Non profit

Non si dà credito ai giovani

Microcredito Cosa rivela il Quarto rapporto realizzato da Borgomeo &C.

di Maurizio Regosa

Sempre meno prestiti d’onore e incentivi per gli studenti. Il microcredito stenta a decollare e penalizza gli under 30 G iovani, salutate il microcredito. Ne avete goduto (sobriamente) in passato ma ora chissà? È uno risultati del Quarto rapporto sul microcredito in Italia , dettagliata analisi curata dalla c.borgomeo & co (e pubblicata da Rubbettino) che senza mezzi termini parla di «sostanziale blocco delle iniziative per gli studenti». Il prestito d’onore, ad esempio, negli ultimi anni ha consolidato un segno negativo (passando dai 65 milioni del 2006 ai 48,3 del 2007). Né è andata meglio sul fronte delle nuove iniziative: dei 13 programmi diventati pienamente operativi nel 2007 (anno su cui si concentra l’indagine), solo tre si sono concentrati sugli studenti: quello del ministero per le Politiche giovanili (ma poi il governo Prodi è caduto) e i prestiti fiduciari messi a punto dall’università di Urbino e di Camerino (per un massimo sul triennio di 15mila euro). Come se il sistema avesse smesso di “puntare” sui giovani e sulle loro possibilità.
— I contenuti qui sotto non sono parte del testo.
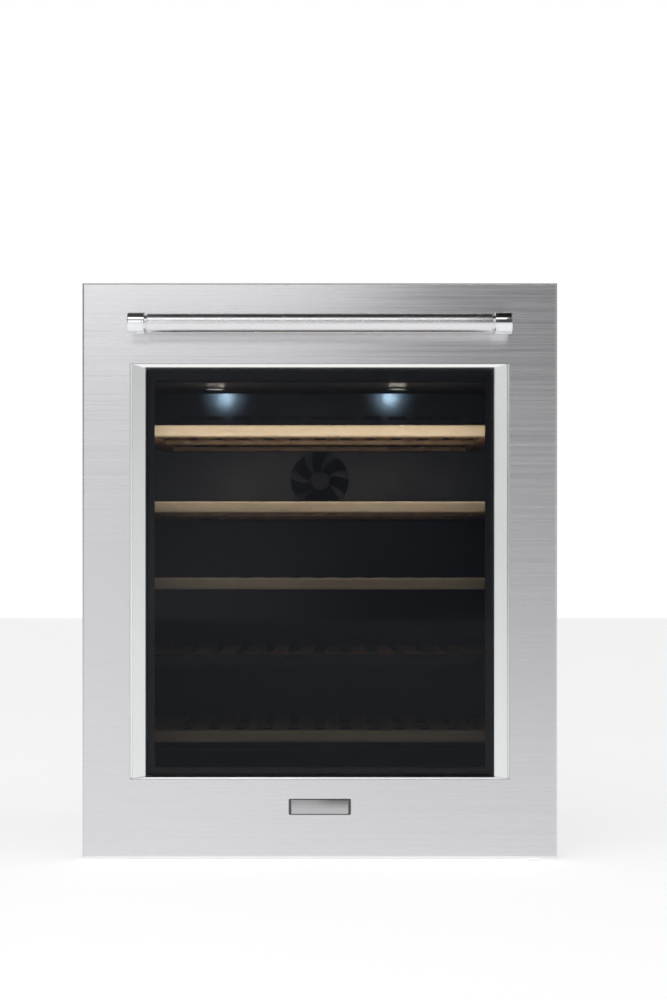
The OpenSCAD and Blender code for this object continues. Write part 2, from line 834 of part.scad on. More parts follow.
// Bent copper pipe along straight legs, with round elbows
module pipe(points) {
    for (i = [0:len(points) - 2]) {
        a = points[i];
        v = points[i + 1] - a;
        len = norm(v);
        translate(a) rotate([0, acos(v[2] / len), atan2(v[1], v[0])]) cylinder(d = pipe_d, h = len);
        if (i > 0) translate(a) sphere(d = pipe_d);
    }
}

module refrigerant_pipes() {
    z_run = z_comp - 22;
    x_out = x_comp_mid + compressor_d / 2 + 10;
    z_evap = z_evaporator - 20;
    color([0.72, 0.43, 0.25]) {
        pipe([[x_out, y_comp_mid, z_comp_low + 40], [x_out + 12, y_comp_mid, z_comp_low + 40],
            [x_out + 12, y_comp_mid, z_run], [150, y_comp_mid, z_run],
            [150, y_comp_mid, z_body + base_t + condenser_h]]);
        pipe([[x_suction + 6, y_comp_mid, z_comp_low + 60], [x_suction, y_comp_mid, z_comp_low + 60],
            [x_suction, y_suction, z_comp - 12], [x_suction, y_suction, z_evap],
            [-60, y_suction, z_evap], [-60, y_suction, z_evaporator]]);
    }
}

// Open tray on the compressor, where the defrost water dries off
module evaporation_tray() {
    z0 = z_comp_low + 3 + compressor_h;
    color([0.2, 0.2, 0.22]) difference() {
        span([x_comp_mid - 40, x_comp_mid + 50], [y_comp_mid - 20, y_comp_mid + 55], [z0, z0 + 14]);
        span([x_comp_mid - 38.5, x_comp_mid + 48.5], [y_comp_mid - 18.5, y_comp_mid + 53.5],
            [z0 + 1.5, z0 + 14 + e]);
    }
}

module rear_cover() {
    color([0.3, 0.3, 0.31]) difference() {
        span([-half_body, half_body], [y_back - shell_t, y_back], [z_body, z_comp]);
        for (i = [-7:7], r = [0:1]) span([i * 30 - 11, i * 30 + 11], [y_back - shell_t - e, y_back + e],
            [z_body + 26 + r * 60, z_body + 31 + r * 60]);
        for (i = [-7:7], r = [0:1]) span([i * 30 - 11, i * 30 + 11], [y_back - shell_t - e, y_back + e],
            [z_body + 42 + r * 60, z_body + 47 + r * 60]);
        span([x_inlet - inlet_w / 2 - 2, x_inlet + inlet_w / 2 + 2], [y_back - shell_t - e, y_back + e],
            [z_inlet - inlet_h / 2 - 2, z_inlet + inlet_h / 2 + 2]);
        cover_screw_holes(y_back - 10);
    }
}

// Recessed appliance inlet with three flat pins
module power_inlet() {
    color([0.07, 0.07, 0.08]) difference() {
        span([x_inlet - inlet_w / 2 - 2, x_inlet + inlet_w / 2 + 2], [y_back - 26, y_back],
            [z_inlet - inlet_h / 2 - 2, z_inlet + inlet_h / 2 + 2]);
        span([x_inlet - inlet_w / 2, x_inlet + inlet_w / 2], [y_back - 22, y_back + e],
            [z_inlet - inlet_h / 2, z_inlet + inlet_h / 2]);
    }
    color([0.75, 0.73, 0.6]) for (p = [[-7, -2], [0, 3], [7, -2]])
        span([x_inlet + p[0] - 1, x_inlet + p[0] + 1], [y_back - 23, y_back - 8],
            [z_inlet + p[1] - 2, z_inlet + p[1] + 2]);
}

// Pan head screws on the top, under the bottom bracket and in the rear cover
module cabinet_screws() {
    color([0.65, 0.65, 0.67]) {
        for (x = NICHE_X) pan_screw([x, y_top_screw, z_top + niche_t], [180, 0, 0], 9);
        for (x = BRACKET_X) {
            pan_screw([x, y_top_screw, z_top + bracket_t], [180, 0, 0], 10);
            pan_screw([x, y_top_screw, z_body - bracket_t], [0, 0, 0], 10);
        }
        for (p = COVER_SCREWS) pan_screw([p[0], y_back, p[1]], [90, 0, 0], 8);
    }
}

// A screw whose shank runs along +Z from the seat of its head, with a cross recess
module pan_screw(p, turn, len) {
    translate(p) rotate(turn) difference() {
        union() {
            cylinder(d = screw_d, h = len);
            translate([0, 0, -head_h]) cylinder(d = head_d, h = head_h);
        }
        for (a = [0, 90]) rotate([0, 0, a]) translate([-2.2, -0.5, -head_h - e]) cube([4.4, 1, 1.3 + e]);
    }
}

// ---------- ceiling unit ----------

module ceiling_unit() {
    color([0.1, 0.1, 0.11]) difference() {
        span([-unit_half, unit_half], [y_unit, y_unit + unit_d], [z_unit, z_ceiling]);
        span([-unit_half + unit_t, unit_half - unit_t], [y_unit + unit_face_t, y_unit + unit_d - unit_t],
            [z_unit + unit_t, z_ceiling - unit_t]);
        for (i = [0:3]) rod_y(button_d + 2 * gap, unit_face_t + 2 * e, [button_x(i), y_unit - e, z_face]);
        span([-display_w / 2, display_w / 2], [y_unit - e, y_unit + display_t],
            [z_face - display_h / 2, z_face + display_h / 2]);
        for (x = LAMP_X) rod_z(lamp_d, unit_t + 2 * e, [x, y_unit + unit_d / 2, z_unit - e]);
        for (i = [-6:6]) span([i * 34 - 12, i * 34 + 12], [y_unit + unit_d - unit_t - e, y_unit + unit_d + e],
            [z_face - 3, z_face + 3]);
    }
}

// Lamp lenses: a disc in the ceiling unit with a slightly raised face
module lamp_lenses() {
    color([0.9, 0.95, 1]) for (x = LAMP_X)
        translate([x, y_unit + unit_d / 2, z_unit]) {
            cylinder(d = lamp_d, h = unit_t);
            translate([0, 0, -1.5]) cylinder(d1 = lamp_d - 3, d2 = lamp_d, h = 1.5);
        }
}

module display_window() {
    color([0.03, 0.03, 0.04]) span([-display_w / 2, display_w / 2], [y_unit, y_unit + display_t],
        [z_face - display_h / 2, z_face + display_h / 2]);
}

// A push button: a cap through the face, held from behind by a flange
module push_button(i) {
    stand = button_travel + 1;
    color([0.6, 0.6, 0.62]) translate([button_x(i), 0, z_face]) {
        rod_y(button_d, stand + unit_face_t + gap, [0, y_unit - stand, 0]);
        rod_y(button_d + 3, 1.5, [0, y_unit + unit_face_t + gap, 0]);
    }
}

// ---------- shelves ----------

// Oak front strip with softened long edges
module shelf_front(i) {
    c = 1.5;
    color(i == 4 ? [0.1, 0.11, 0.13] : [0.72, 0.55, 0.36])
        translate([-front_half, y_shelf, shelf_z(i)]) rotate([0, 90, 0]) linear_extrude(2 * front_half)
            polygon([[-shelf_h / 2 + c, 0], [shelf_h / 2 - c, 0], [shelf_h / 2, c], [shelf_h / 2, front_d],
                [-shelf_h / 2, front_d], [-shelf_h / 2, c]]);
}

// Side bars and a rear bar that carry slats running front to back
module shelf_slats(i) {
    y0 = y_shelf + front_d;
    y1 = shelf_back(i);
    z0 = shelf_z(i) - shelf_h / 2;
    inner = shelf_half - side_bar_w;
    pitch = 2 * inner / slat_count;
    color([0.7, 0.52, 0.33]) {
        for (s = [-1, 1]) span([s > 0 ? inner : -shelf_half, s > 0 ? shelf_half : -inner], [y0, y1],
            [z0, z0 + shelf_h]);
        for (y = [y0, (y0 + y1) / 2 - front_d / 2, y1 - front_d])
            span([-inner, inner], [y, y + front_d], [z0, z0 + shelf_h - slat_t]);
        for (k = [0:slat_count - 1]) span([-inner + (k + 0.5) * pitch - slat_w / 2,
            -inner + (k + 0.5) * pitch + slat_w / 2], [y0, y1],
            [z0 + shelf_h - slat_t, z0 + shelf_h]);
    }
}

// Steel runners on both sides of a shelf, grooved for the balls of the rail
module shelf_runners(i) {
    y0 = y_shelf + front_d;
    y1 = shelf_back(i);
    color([0.7, 0.71, 0.73]) mirrored() difference() {
        span([x_runner, x_runner + runner_w], [y0, y1],
            [shelf_z(i) - runner_h / 2, shelf_z(i) + runner_h / 2]);
        span([x_runner + 5, x_runner + runner_w + e], [y0 - e, y1 + e],
            [shelf_z(i) - 2.5, shelf_z(i) + 2.5]);
    }
}

// Channel rails on the liner walls, one pair for each shelf
module fixed_rails() {
    color([0.62, 0.63, 0.65]) for (i = [1:shelf_count]) mirrored() difference() {
        span([half_cavity - rail_t - runner_gap - runner_w + 3, half_cavity],
            [y_shelf + front_d + 3, shelf_back(i) - 3], [shelf_z(i) - rail_h / 2, shelf_z(i) + rail_h / 2]);
        span([0, half_cavity - rail_t], [y_shelf, y_back],
            [shelf_z(i) - rail_h / 2 + rail_t, shelf_z(i) + rail_h / 2 - rail_t]);
    }
}

module rubber_feet() {
    x = half_body - 45;
    color([0.1, 0.1, 0.1]) for (sx = [-1, 1], y = [y_body + 85, y_back - 45])
        rod_z(foot_d, foot_h, [sx * x, y, 0]);
}

outer_shell();
back_panel();
base_plate();
base_grille();
cabinet_insulation();
inner_liner();
air_duct_cover();
evaporator();
evaporator_fan_frame();
evaporator_fan_rotor();
condenser();
condenser_fan_frame();
condenser_fan_rotor();
compressor();
compressor_mounts();
refrigerant_pipes();
evaporation_tray();
rear_cover();
cabinet_screws();
power_inlet();
ceiling_unit();
lamp_lenses();
display_window();
push_button(0);  // button_power
push_button(1);  // button_light
push_button(2);  // button_up
push_button(3);  // button_down
fixed_rails();
rubber_feet();
hinge_bracket_top();
hinge_bracket_bottom();
hinge_pins();
niche_brackets();
shelf_front(1);  // shelf_front_1
shelf_slats(1);  // shelf_slats_1
shelf_runners(1);  // shelf_runners_1
shelf_front(2);  // shelf_front_2
shelf_slats(2);  // shelf_slats_2
shelf_runners(2);  // shelf_runners_2
shelf_front(3);  // shelf_front_3
shelf_slats(3);  // shelf_slats_3
shelf_runners(3);  // shelf_runners_3
shelf_front(4);  // shelf_front_4
shelf_slats(4);  // shelf_slats_4
shelf_runners(4);  // shelf_runners_4
shelf_front(5);  // shelf_front_5
shelf_slats(5);  // shelf_slats_5
shelf_runners(5);  // shelf_runners_5
door_panel();
window_trims();
door_core();
glass_outer();
glass_inner();
glazing_spacer();
door_gasket();
hinge_bushes();
handle_bar();
handle_ends();
handle_posts();
blank_plate();
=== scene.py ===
"""Finishes and fine pieces of a built-in wine cooler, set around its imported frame.

Every length is in metres in the frame's own axes: +X to the right of the door, +Y to the back
and +Z up. Places come from the frame's nodes, so each piece follows the part that it dresses.
"""

import logging
import math
from dataclasses import dataclass
from enum import Enum
from typing import Any, Iterable, Optional, Sequence

import bmesh
import bpy
from mathutils import Euler, Matrix, Vector


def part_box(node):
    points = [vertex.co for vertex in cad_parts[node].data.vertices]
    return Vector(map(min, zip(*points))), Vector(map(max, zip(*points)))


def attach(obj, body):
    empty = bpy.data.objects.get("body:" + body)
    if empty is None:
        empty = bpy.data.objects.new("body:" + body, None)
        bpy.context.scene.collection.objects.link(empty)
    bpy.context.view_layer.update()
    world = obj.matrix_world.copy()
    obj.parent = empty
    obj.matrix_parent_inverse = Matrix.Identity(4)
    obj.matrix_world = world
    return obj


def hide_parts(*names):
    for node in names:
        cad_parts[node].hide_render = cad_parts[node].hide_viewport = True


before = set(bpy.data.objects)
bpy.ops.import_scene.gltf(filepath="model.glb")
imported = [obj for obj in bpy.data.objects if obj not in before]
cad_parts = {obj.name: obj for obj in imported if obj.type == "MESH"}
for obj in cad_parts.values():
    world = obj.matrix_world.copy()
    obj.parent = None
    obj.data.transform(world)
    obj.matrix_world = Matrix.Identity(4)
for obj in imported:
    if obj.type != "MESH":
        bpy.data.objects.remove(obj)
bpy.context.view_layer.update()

LOG = logging.getLogger("wine_cooler")
MM = 0.001
WELD = 1e-6
FLAT_ANGLE = 0.4
CABINET = "cabinet"
DOOR = "door"
SHELVES = range(1, 6)
BLACK_SHELF = 4

Colour = tuple[float, float, float]
Triple = tuple[float, float, float]
Stops = tuple[tuple[float, float], ...]


class Along(Enum):
    """The axis that a grain, a row or a turned piece runs along."""

    X = 0
    Y = 1
    Z = 2

    def scale(self, lengthwise: float, crosswise: float) -> Triple:
        """Gives a pattern's scale with its long direction on this axis.

        Args:
            lengthwise: How many features fit in a metre along the axis.
            crosswise: How many fit in a metre across it.

        Returns:
            The scale on X, Y and Z.
        """
        return tuple(lengthwise if i == self.value else crosswise for i in range(3))


# ---------- finishes ----------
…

Un peccato, ovviamente. Tanto più in tempi di crisi e di difficoltà generalizzate.

Effetto nicchia
Un trend che si spiega, almeno in parte, con la difficoltà del microcredito di uscire dalla nicchia. E questo nonostante le performance positive che può vantare. Se si dà uno sguardo ai risultati degli 81 programmi attivi nel 2007 (19.490 beneficiari per un valore totale di 225 milioni di euro), si ha la conferma di una potenzialità che è pronta ad esprimersi. Prendete Smoat, il Sistema di microcredito orientato assistito in Toscana, che è stato voluto dalla Commissione etica regionale e garantisce il finanziamento del 100% (e una adeguata assistenza) ad aspiranti imprenditori. Se nel primo anno, il 2007, ha avuto risultati lusinghieri (103 prestiti erogati), nel secondo, il 2008, ha fatto bingo. Come conferma Daniela Sole di Fabrica Ethica, «nell’anno appena concluso sono stati deliberati 295 finanziamenti per un totale nel biennio di 5 milioni 254mila euro. Pratiche che hanno avuto un impatto occupazionale significativo: se 295 sono stati i progetti approvati, 507 sono stati i nuovi posti di lavoro». Ottima la performance anche dal punto di vista della restituzione del debito: su un totale di 398 finanziamenti (erogati per attività molto eterogenee, come ad esempio la vela-terapia per persone con disabilità, la produzione di saponi naturali, il riciclo di capi d’abbigliamento), in soli due casi si registrano difficoltà («in entrambi però la ragione è un lutto», puntualizza Sole).

Ammortizzatore sociale
Indici che farebbero sognare qualsiasi banchiere e che la dicono lunga sulle potenzialità del microcredito, che potrebbe svolgere un ruolo importante come ammortizzatore sociale “sul campo” (consentendo a chi ha un progetto di trovare le risorse per avviarlo, contribuendo così allo sviluppo complessivo e uscendo da una situazione di precarietà). L’essenziale però, come si sottolinea nelle «Considerazioni finali» dell’indagine, è che la consapevolezza diffusa della sua importanza si traduca nella normalità di una pratica: il microcredito dovrebbe essere «per chi vuole avviare un’attività, un prodotto ordinario delle nostre banche, come avviene in altri Paesi».